Playing as part of two collaborative sets on Thursday night, Parker embedded his off-kilter bass lines into the cacophony stirred together by his accompanists. He opened on the tuba, joining the sensitive John Oswald ‘s sensitive alto sax, Nick Fraser on drums and Andy Yue , who played an augmented electric keyboard, its stubbly synth textures adding the perfect random element to the strangely beautiful clamour.

Yue later switched to grand piano, adding Latin jazz touches, and Fraser’s percussion became a brittle backbone that streamed off into multiple rhythmic tangents.

This night was a stimulating experience, forcing the brain to rearrange the dissonance and lock onto ever-slipping-away rhythms and themes.

The second performers, Paul Newman’s Open House , played loosely structured compositions balancing a sense of unhinged freedom with unified motifs that pulled everything together at key moments.

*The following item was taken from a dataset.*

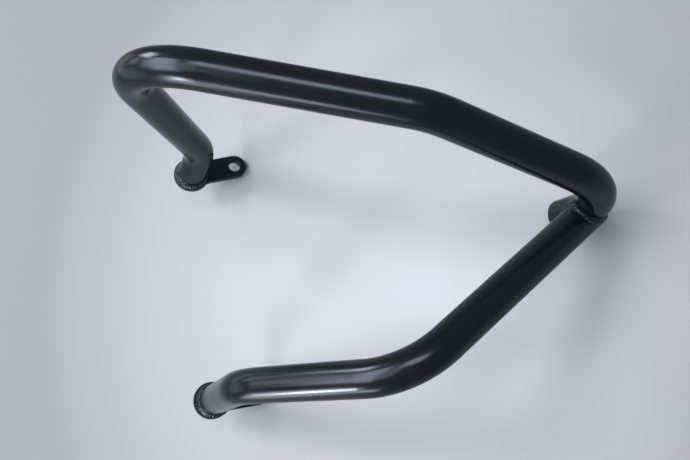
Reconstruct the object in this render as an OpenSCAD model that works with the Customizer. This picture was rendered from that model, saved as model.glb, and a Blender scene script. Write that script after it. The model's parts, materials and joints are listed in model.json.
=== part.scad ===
// Engine crash bar for one side of a motorcycle.
//
// Two bent steel tubes are welded into one loop. The upper tube starts at a mounting tab, climbs over the
// engine, turns back and ends in a short stub. The lower tube starts at a second tab and is coped onto the
// side of the outer turn. Both tabs and the bush in the stub face the engine in about the same direction.
//
// Frame: the bar lies as it rests on a floor, on the tips of its two tabs and the rim of the stub. The floor
// is z = 0, +X runs along the long straight from the tabs to the outer turn, +Y is on the upper tube's side.
// Millimetres and degrees throughout.

/* [Tube] */
// outside diameter of both tubes
tube_d = 25.4; // [22:0.1:30]
// wall thickness of both tubes
tube_wall = 2; // [1.5:0.1:3]
// centreline radius of every bend
bend_r = 54.8; // [45:0.1:58]

/* [Upper tube, corners of its centreline] */
// where the centreline meets the upper tab, seen from above
upper_foot = [-177.0, 80.0]; // [-180:0.1:200]
// knee just above the upper tab
upper_knee = [-151.6, 97.4, 62.5]; // [-160:0.1:270]
// top corner, the highest point of the loop
upper_crown = [-83.3, 115.5, 260.9]; // [-160:0.1:270]
// shallow bend at the far end of the long straight
upper_brow = [97.2, 115.5, 177.9]; // [-160:0.1:270]
// outer turn, where the tube comes back to the engine
outer_turn = [200.8, 99.7, 54.7]; // [-160:0.1:270]
// centre of the stub's open end
stub_end = [150.7, 86.2, 9.6]; // [-160:0.1:270]

/* [Lower tube, corners of its centreline] */
// where the centreline meets the lower tab, seen from above
lower_foot = [-107.5, -111.6]; // [-180:0.1:200]
// knee above the lower tab
lower_knee = [-29.6, -77.9, 122.5]; // [-160:0.1:270]
// elbow in the middle of the lower tube
lower_elbow = [99.8, -41.5, 141.4]; // [-160:0.1:270]
// how far back along the outer turn the lower tube joins it, in degrees from the stub's straight
joint_turn = 12; // [0:0.5:20]
// how far the lower tube's centreline ends before the plane of the outer turn
joint_short = 2.2; // [1:0.1:3]
// how far the lower tube's centreline passes outside that of the outer turn
joint_out = 2.6; // [1:0.1:3]

/* [Tabs] */
// angle between the way the tabs face and straight down
tab_tilt = 40.9; // [30:0.1:50]
// compass angle of the way the tabs face, from +X towards +Y
tab_heading = 211.3; // [200:0.1:220]
// thickness of the tab plate
tab_t = 5; // [4:0.1:8]
// diameter of the round end under the tube
tab_disc_d = 31.6; // [30:0.1:36]
// width of the ear that takes the bolt
tab_ear_w = 21.6; // [18:0.1:26]
// distance from the tube's centre to the bolt hole
tab_reach = 40.6; // [34:0.1:46]
// radius of the hollow where the ear meets the round end
tab_fillet_r = 8; // [4:0.1:12]
// bolt hole, clearance for an M10 bolt
tab_hole_d = 10.5; // [8:0.1:12]
// turn of the upper ear away from straight downhill
upper_tab_turn = 0; // [-20:0.5:20]
// turn of the lower ear away from straight downhill
lower_tab_turn = 6.5; // [-20:0.5:20]
// how far the lower tab is welded off its tube's centre, away from the ear
lower_tab_slip = 1.3; // [0:0.1:3]

/* [Stub bush] */
// length of the threaded bush inside the stub
bush_l = 14; // [8:0.5:14]
// how far the bush sits below the stub's rim
bush_set = 2; // [1:0.1:2.5]
// core diameter of the bush's M10 thread
bush_hole_d = 8.5; // [6:0.1:12]

/* [Welds] */
// radius of one ripple of the weld beads round the tab feet
foot_bead_r = 3; // [2.5:0.1:3.2]
// height of the middle of those beads above the tab
foot_bead_lift = 1.5; // [0:0.1:2]
// radius of one ripple of the weld bead round the coped joint
joint_bead_r = 3.2; // [2:0.1:4]
// girth of the tube that one ripple takes, in the beads round the tab feet
foot_ripple_pitch = 2.66; // [2:0.02:3.2]
// girth of the tube that one ripple takes, in the bead round the joint
joint_ripple_pitch = 2.2; // [2:0.02:2.8]

/* [Output] */
// which piece to draw

/* [Hidden] */
$fn = 64;
tube_r = tube_d / 2;
bore_r = tube_r - tube_wall;
foot_ripples = round(PI * tube_d / foot_ripple_pitch);
joint_ripples = round(PI * tube_d / joint_ripple_pitch);
// lengths that are surely past the end of a tube's foot, and past a whole tab
past = 12;
far_past = 60;
// how much each skin of the tube draws in where it is bent
bend_thin = 0.02;
// how far a straight runs into its bend, so that the two are one solid
lap = 0.02;
// how far the hollows of a tab cut into its disc and ear, so that their edges cross cleanly
hollow_bite = 0.05;
// the way the tabs face
face = [sin(tab_tilt) * cos(tab_heading), sin(tab_tilt) * sin(tab_heading), -cos(tab_tilt)];
stub_dir = unit(stub_end - outer_turn);
powder = [0.08, 0.08, 0.09];
steel = [0.6, 0.6, 0.62];

function unit(v) = v / norm(v);

// rotation that carries the X, Y and Z axes onto three unit vectors at right angles
function turn(x, y, z) = [atan2(y[2], z[2]), asin(-x[2]), atan2(x[1], x[0])];

// rotation that carries Z onto a direction
function aim(v) = [0, acos(v[2] / norm(v)), atan2(v[1], v[0])];

// angle of a bend, and the straight length that it takes from each side of its corner
function bend_angle(a, b, c) = acos(unit(b - a) * unit(c - b));
function setback(a, b, c) = bend_r * tan(bend_angle(a, b, c) / 2);

// straight downhill in the plane of the tabs, turned by an angle about the way they face
function downhill() = unit([0, 0, -1] + face[2] * face);
function ear_dir(angle) = cos(angle) * downhill() + sin(angle) * cross(face, downhill());

// height of a tube's foot when the tip of its tab touches the floor
function foot_height(angle, slip) =
    tab_t * cos(tab_tilt) + ((tab_reach - slip) * cos(angle) + tab_ear_w / 2) * sin(tab_tilt);

// centre of the outer turn's arc, and the point where its arc runs into the stub
arc_in = unit(upper_brow - outer_turn);
arc_mid = unit(arc_in + stub_dir);
arc_centre = outer_turn + arc_mid * bend_r / cos(bend_angle(upper_brow, outer_turn, stub_end) / 2);
arc_normal = unit(cross(arc_in, stub_dir));
arc_end = outer_turn + stub_dir * setback(upper_brow, outer_turn, stub_end);

// where the lower tube's centreline ends inside the outer turn, and the corners of both tubes
joint = arc_centre + cos(joint_turn) * (arc_end - arc_centre)
    - sin(joint_turn) * bend_r * stub_dir + joint_short * arc_normal
    + joint_out * (cos(joint_turn) * unit(arc_end - arc_centre) - sin(joint_turn) * stub_dir);
upper_base = [upper_foot[0], upper_foot[1], foot_height(upper_tab_turn, 0)];
lower_base = [lower_foot[0], lower_foot[1], foot_height(lower_tab_turn, lower_tab_slip)];
upper_corners = [upper_base, upper_knee, upper_crown, upper_brow, outer_turn, stub_end];
lower_corners = [lower_base, lower_knee, lower_elbow, joint];
branch_dir = unit(joint - lower_elbow);

// distance of a point from the centreline of the stub and the outer turn
function from_stub(p) = (p - arc_end) * stub_dir > 0
    ? norm(cross(p - arc_end, stub_dir))
    : norm([norm(cross(p - arc_centre, arc_normal)) - bend_r, (p - arc_centre) * arc_normal]);

// point of the lower tube's skin, at an angle round it and a distance back from the joint
branch_x = unit(cross(branch_dir, stub_dir));
branch_y = cross(branch_dir, branch_x);
function spoke(angle) = cos(angle) * branch_x + sin(angle) * branch_y;
function skin(angle, back) = joint + tube_r * spoke(angle) - back * branch_dir;

// distance back from the joint at which the skin leaves the outer turn, found by halving
halvings = 16;
function leave(angle, near, far, steps) = steps == 0 ? (near + far) / 2
    : from_stub(skin(angle, (near + far) / 2)) < tube_r
        ? leave(angle, (near + far) / 2, far, steps - 1)
        : leave(angle, near, (near + far) / 2, steps - 1);

// middle of the weld at an angle: where the skin leaves the outer turn, or, on the side
// where it passes that turn by, half-way across the gap at the tube's end
function passes_by(angle) = from_stub(skin(angle, 0)) - tube_r;
function seam(angle) = passes_by(angle) > 0
    ? skin(angle, 0) - passes_by(angle) / 2 * spoke(angle)
    : skin(angle, leave(angle, 0, far_past / 2, halvings));

module rod(p, q, r) {
    translate(p)
        rotate(aim(q - p))
            cylinder(r = r, h = norm(q - p));
}

// solid arc of the bend at corner b, between the straights from a and to c
module arc(a, b, c, r) {
    in = unit(b - a);
    out = unit(c - b);
    side = unit(out - in * (in * out));
    translate(b - in * setback(a, b, c) + side * bend_r)
        rotate(turn(-side, in, cross(-side, in)))
            rotate_extrude(angle = bend_angle(a, b, c))
                translate([bend_r, 0])
                    circle(r = r);
}

// solid rod of radius r along a bent centreline, with its ends run on by a length
module bent_rod(corners, r, bend_section_r, run_on_start, run_on_end) {
    last = len(corners) - 1;
    for (i = [0 : last - 1]) {
        along = unit(corners[i + 1] - corners[i]);
        from = i == 0
            ? run_on_start
            : -setback(corners[i - 1], corners[i], corners[i + 1]) + lap;
        to = i == last - 1
            ? run_on_end
            : -setback(corners[i], corners[i + 1], corners[i + 2]) + lap;
        rod(corners[i] - along * from, corners[i + 1] + along * to, r);
    }
    for (i = [1 : last - 1])
        arc(corners[i - 1], corners[i], corners[i + 1], bend_section_r);
}

// tube along a bent centreline, with its first end run on by a length
module bent_tube(corners, run_on) {
    difference() {
        bent_rod(corners, tube_r, tube_r - bend_thin, run_on, 0);
        bent_rod(corners, bore_r, bore_r + bend_thin, run_on + 1, 1);
    }
}

// places children on a tab: the plate's upper face is z = 0, its ear points along +X
module on_tab(foot, angle) {
    translate(foot)
        rotate(turn(ear_dir(angle), cross(-face, ear_dir(angle)), -face))
            children();
}

// everything on the engine's side of a tab's upper face
module beyond_tab(foot) {
    on_tab(foot, 0)
        translate([-far_past, -far_past, -far_past])
            cube([2 * far_past, 2 * far_past, far_past]);
}

// tab plate: a disc and a straight ear with a round tip, joined by two hollows
module tab(foot, angle) {
    disc_r = tab_disc_d / 2;
    ear_r = tab_ear_w / 2;
    hollow_y = ear_r + tab_fillet_r - hollow_bite;
    hollow_x = sqrt(pow(disc_r + tab_fillet_r - hollow_bite, 2) - pow(hollow_y, 2));
    on_tab(foot, angle)
        difference() {
            translate([0, 0, -tab_t]) {
                cylinder(r = disc_r, h = tab_t);
                translate([tab_reach, 0, 0])
                    cylinder(r = ear_r, h = tab_t);
                translate([0, -ear_r, 0])
                    cube([tab_reach, tab_ear_w, tab_t]);
                linear_extrude(height = tab_t)
                    polygon([[0, 0], [hollow_x, hollow_y], [hollow_x, -hollow_y]]);
            }
            for (side = [-1, 1])
                translate([hollow_x, side * hollow_y, -tab_t - 1])
                    cylinder(r = tab_fillet_r, h = tab_t + 2);
            translate([tab_reach, 0, -tab_t - 1])
                cylinder(d = tab_hole_d, h = tab_t + 2);
        }
}

// rippled fillet weld where a tube stands on its tab
module foot_weld(foot, knee) {
    along = unit(knee - foot);
    across = unit(cross(along, face));
    around = cross(along, across);
    difference() {
        for (i = [0 : foot_ripples - 1]) {
            a = i * 360 / foot_ripples;
            rim = tube_r * (cos(a) * across + sin(a) * around);
            translate(foot + rim - along * (rim * face + foot_bead_lift) / (along * face))
                sphere(r = foot_bead_r);
        }
        beyond_tab(foot);
        rod(foot - along * past, foot + along * past, tube_r);
    }
}

module upper_tube() {
    color(powder)
        difference() {
            bent_tube(upper_corners, past);
            beyond_tab(upper_base);
        }
}

module lower_tube() {
    color(powder)
        difference() {
            bent_tube(lower_corners, past);
            beyond_tab(lower_base);
            stub_skin();
        }
}

// outside of the stub and the outer turn, as the lower tube and its weld meet it
module stub_skin() {
    rod(arc_end - stub_dir * lap, stub_end, tube_r);
    arc(upper_brow, outer_turn, stub_end, tube_r - bend_thin);
}

module upper_tab() {
    color(powder)
        tab(upper_base, upper_tab_turn);
}

module lower_tab() {
    color(powder)
        tab(lower_base - lower_tab_slip * ear_dir(lower_tab_turn), lower_tab_turn);
}

// turned bush in the end of the stub, threaded right through for the third bolt
module stub_bush() {
    color(steel)
        translate(stub_end - stub_dir * (bush_set + bush_l))
            rotate(aim(stub_dir))
                difference() {
                    cylinder(r = bore_r, h = bush_l);
                    translate([0, 0, -1])
                        cylinder(d = bush_hole_d, h = bush_l + 2);
                }
}

module upper_tab_weld() {
    color(powder)
        foot_weld(upper_base, upper_knee);
}

module lower_tab_weld() {
    color(powder)
        foot_weld(lower_base, lower_knee);
}

// rippled weld along the curve where the lower tube is coped onto the stub
module joint_weld() {
    color(powder)
        difference() {
            for (i = [0 : joint_ripples - 1])
                translate(seam(i * 360 / joint_ripples))
                    sphere(r = joint_bead_r);
            stub_skin();
            rod(joint - branch_dir * far_past, joint, tube_r);
        }
}

// fillet weld between the bush's face and the stub's bore
module bush_weld() {
    color(powder)
        translate(stub_end - stub_dir * bush_set)
            rotate(aim(stub_dir))
                rotate_extrude()
                    polygon([[bore_r - bush_set, 0], [bore_r, 0], [bore_r, bush_set]]);
}

upper_tube();
lower_tube();
upper_tab();
lower_tab();
stub_bush();
upper_tab_weld();
lower_tab_weld();
joint_weld();
bush_weld();
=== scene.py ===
"""Looks of a motorcycle crash bar that lies on a pale floor: satin black powder coat over tube and welds.

The tubes, the bush and its weld are the CAD nodes. The two tabs get rounded edges, and the three welds
that show get the form of a real bead: a rippled fillet from one skin to the other.
"""
import json
import math

import bmesh
import bpy
from mathutils import Matrix, Vector, noise as fields


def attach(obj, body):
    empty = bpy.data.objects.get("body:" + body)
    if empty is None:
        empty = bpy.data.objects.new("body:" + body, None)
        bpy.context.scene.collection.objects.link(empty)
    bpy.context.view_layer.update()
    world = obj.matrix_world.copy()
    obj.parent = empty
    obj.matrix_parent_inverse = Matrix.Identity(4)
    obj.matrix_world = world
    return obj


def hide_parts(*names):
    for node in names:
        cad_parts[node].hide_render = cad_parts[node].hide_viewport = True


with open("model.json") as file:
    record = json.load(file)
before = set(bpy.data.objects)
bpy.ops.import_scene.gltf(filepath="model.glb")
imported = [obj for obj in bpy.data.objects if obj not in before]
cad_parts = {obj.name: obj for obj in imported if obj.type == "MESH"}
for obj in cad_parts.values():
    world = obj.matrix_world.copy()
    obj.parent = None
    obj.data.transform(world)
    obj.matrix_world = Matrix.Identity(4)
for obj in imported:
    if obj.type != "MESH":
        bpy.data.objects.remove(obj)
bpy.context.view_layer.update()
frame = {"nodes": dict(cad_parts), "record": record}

MM = 0.001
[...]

Seated off to the side, the red-fleeced Parker quietly enjoyed the quartet’s work.

Best of the evening was the eminent guest’s finale, a duet with David Mott on the baritone sax. The sounds they produced together ranged from extreme brass bombast to haunting, plaintive, at times strangled notes. Both players displayed impressive endurance, continuing together for well over an hour, sweeping the rapt audience through an intensely urgent performance full of unpredictable vitality.